● **DESCRIPTION OF THE TASK**
From the first line of the data below, repeat each line exactly until you reach the line with "HEM_CLEARANCE = 0.5"; include that line too.

● **DATA BLOCK**
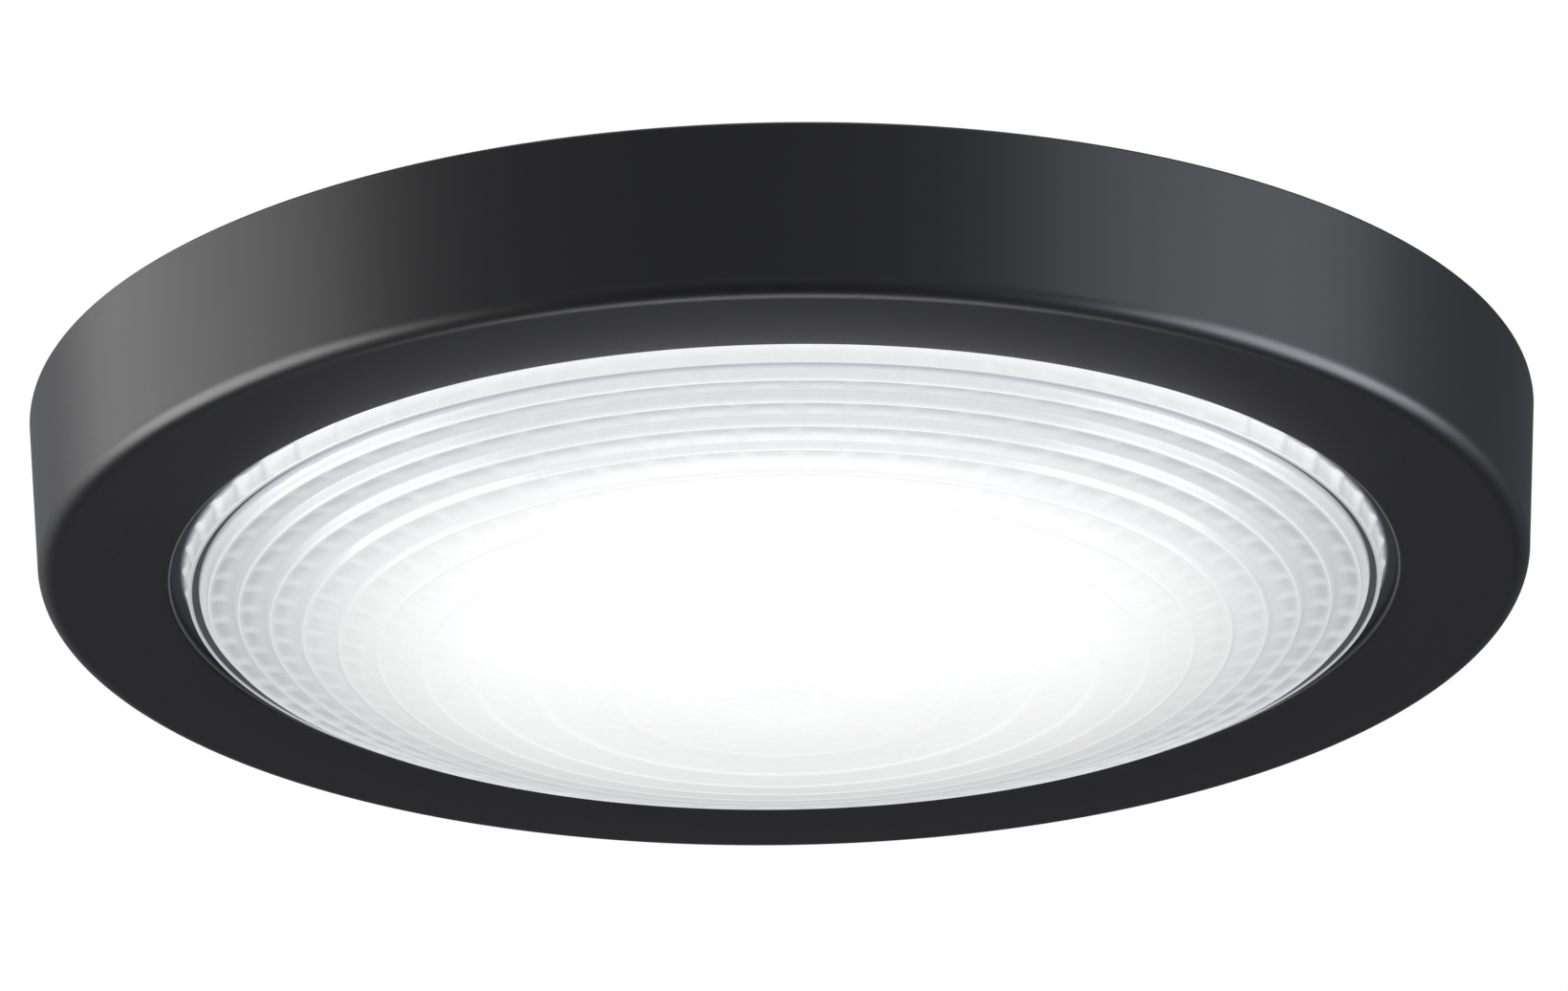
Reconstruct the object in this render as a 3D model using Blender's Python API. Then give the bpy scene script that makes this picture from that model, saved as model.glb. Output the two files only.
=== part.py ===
"""A ceiling fan light kit.

A pressed pan screws to the fan's hub and carries an LED driver and a light engine under it. A drum-shaped
trim housing with a ringed glass lens twists onto the pan.

Metres, +Z up. The origin is the centre of the pan's hub face, which meets the fan, and the light points down.
"""

import math

import bmesh
import bpy
from mathutils import Matrix, Vector

MM = 0.001

# Clearances
GAP = 0.3 * MM  # between pieces that rest on each other
OVERRUN = 2 * MM  # how far a cutter runs past what it cuts
ROOT_DEPTH = 0.4 * MM  # how deep a boss or a tab is rooted in what carries it

# Trim housing, a steel drum with a flat ring under it
TRIM_RADIUS = 150 * MM
TRIM_DRAFT = 1.95 * MM  # how much wider the rim is than the lower edge
TRIM_HEIGHT = 35 * MM
TRIM_SHEET = 1.2 * MM
TRIM_EDGE_ROUND = 2 * MM
RING_WIDTH = 25.5 * MM  # from the lower edge to the lens opening
RIM_DROP = 1 * MM  # the rim lies this far under the hub face
HEM_ROUND = 1 * MM  # where the ring turns up into the opening's hem
HEM_CLEARANCE = 0.5 * MM  # between the hem and the lens flange

# Bayonet that hangs the trim housing on the pan
TAB_COUNT = 3
TAB_AZIMUTH = 30
TAB_WIDTH = 12 * MM
TAB_REACH = 8.5 * MM
TWIST_ANGLE = 15
NOTCH_CLEARANCE = 2 * MM
STOP_WIDTH = 3 * MM
STOP_HEIGHT = 1.6 * MM
STOP_MARGIN = 1 * MM  # between a notch and the stop beside it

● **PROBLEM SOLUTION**
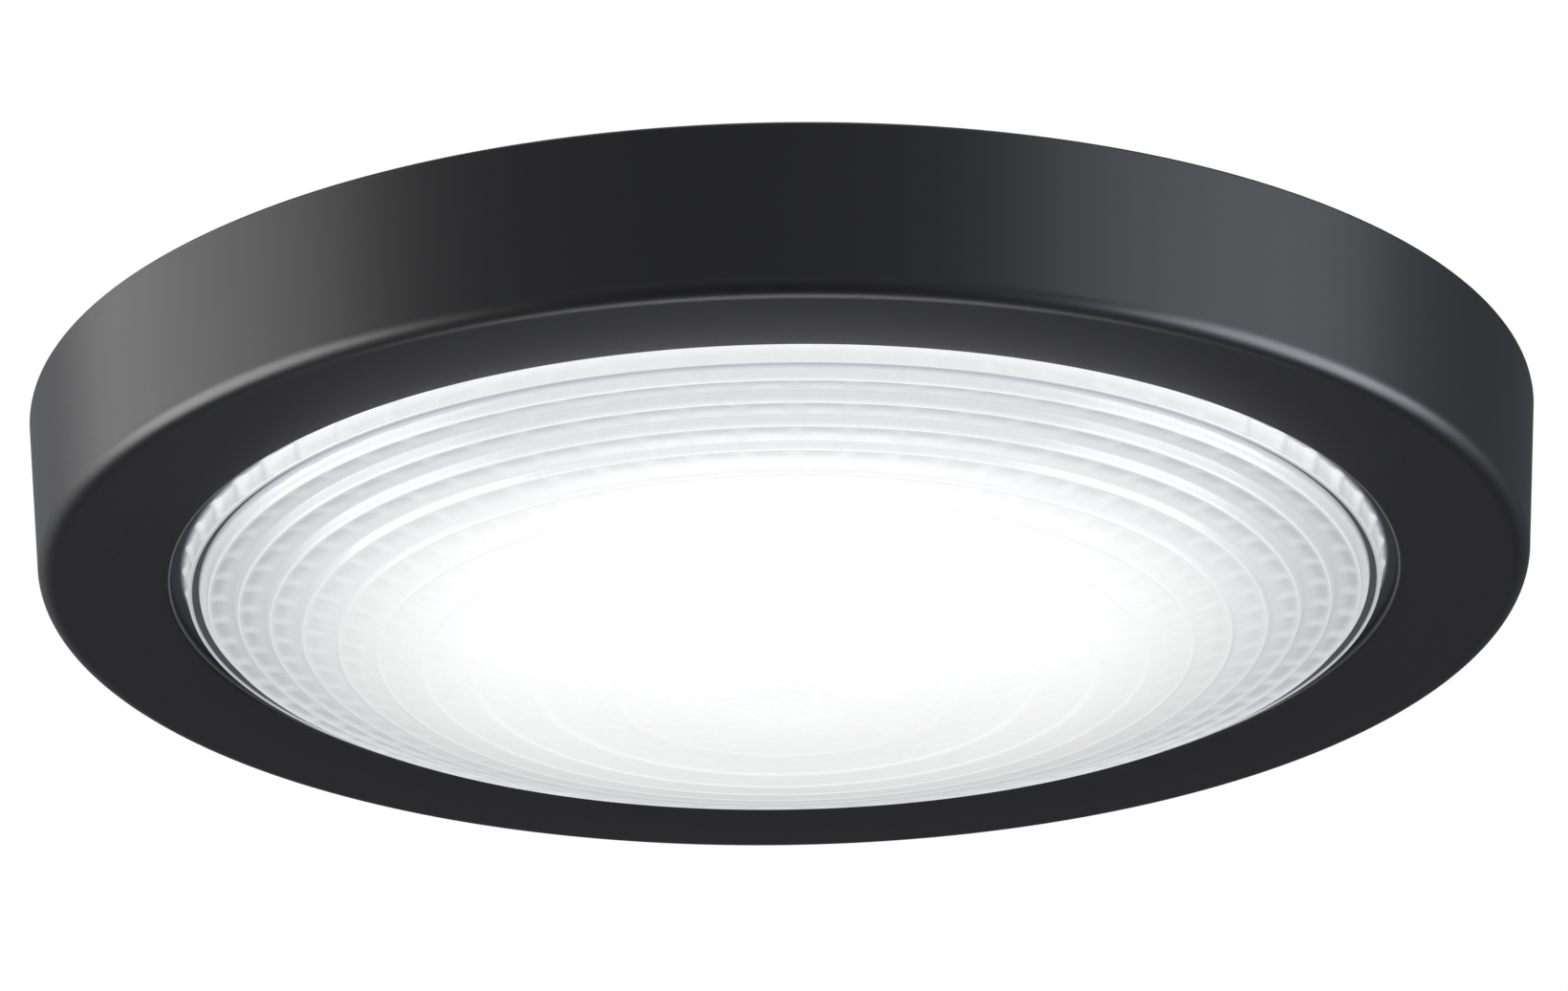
Reconstruct the object in this render as a 3D model using Blender's Python API. Then give the bpy scene script that makes this picture from that model, saved as model.glb. Output the two files only.
=== part.py ===
"""A ceiling fan light kit.

A pressed pan screws to the fan's hub and carries an LED driver and a light engine under it. A drum-shaped
trim housing with a ringed glass lens twists onto the pan.

Metres, +Z up. The origin is the centre of the pan's hub face, which meets the fan, and the light points down.
"""

import math

import bmesh
import bpy
from mathutils import Matrix, Vector

MM = 0.001

# Clearances
GAP = 0.3 * MM  # between pieces that rest on each other
OVERRUN = 2 * MM  # how far a cutter runs past what it cuts
ROOT_DEPTH = 0.4 * MM  # how deep a boss or a tab is rooted in what carries it

# Trim housing, a steel drum with a flat ring under it
TRIM_RADIUS = 150 * MM
TRIM_DRAFT = 1.95 * MM  # how much wider the rim is than the lower edge
TRIM_HEIGHT = 35 * MM
TRIM_SHEET = 1.2 * MM
TRIM_EDGE_ROUND = 2 * MM
RING_WIDTH = 25.5 * MM  # from the lower edge to the lens opening
RIM_DROP = 1 * MM  # the rim lies this far under the hub face
HEM_ROUND = 1 * MM  # where the ring turns up into the opening's hem
HEM_CLEARANCE = 0.5 * MM  # between the hem and the lens flange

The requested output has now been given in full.